I’ve been thinking about the problem of Sunday school as two related yet distinct realities.
It seems to me that the original Sunday school was more of a tutoring strategy than a school as we imagine it. It was a wonderful strategy for teaching street children and others how to read (the Bible). Poor children who worked six days a week could not attend day school, so Methodists created SS.
Over against the SS as a strategy is the so-called schooling model. The first half of the 20th century saw the church’s dedication to the schooling model, including teacher professionalization/certification, school accreditation, parent commitments, and so on. With a nod to the scientific method, churches adopted the broad contours of the schooling model without full-on adopting the model. In other words, the 20th century Sunday school was never a school. The burgeoning SS classrooms of post-WW II had little to do with progressive trends in education being adopted by the church. Yet today, many SS persist with little consideration of the latest advances in childhood education, with so many seeking resources for entertaining their children instead.
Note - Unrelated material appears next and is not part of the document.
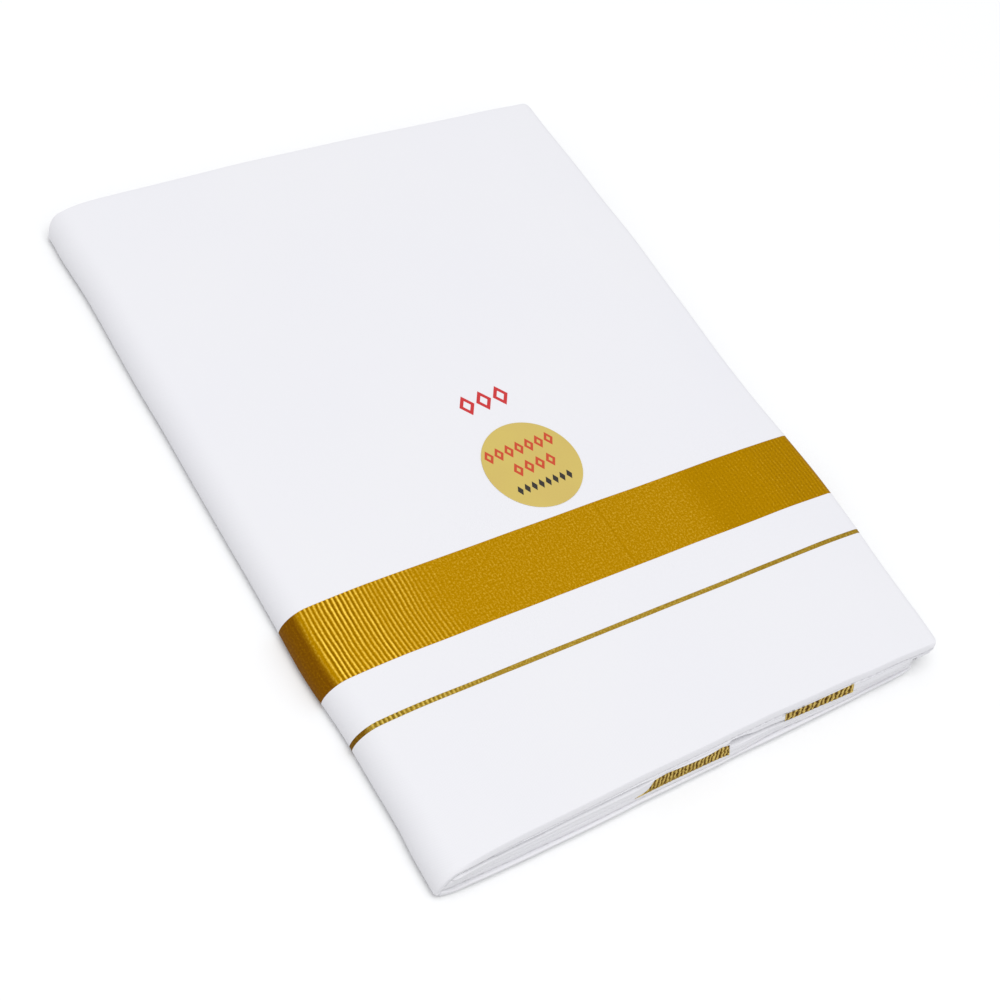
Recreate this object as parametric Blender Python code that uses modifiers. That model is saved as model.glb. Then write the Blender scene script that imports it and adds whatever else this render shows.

So as a model, the Sunday school is dead for the most part. Where the Sunday school persists, it either exists in large churches whose budgets and volunteers still prop it up or as a strategy that hearkens back to its earliest days. Some churches have found clues for the SS strategy’s fruitfulness from its early days, namely teaching children how to read. Literacy, cultural literacy, reading the times, and practicing ways to respond motivate the SS strategy.
How might recovering the SS as strategy, tutoring children and others how to read—how to read their lives, the world, and the Scriptures—affect the church and its prophetic call?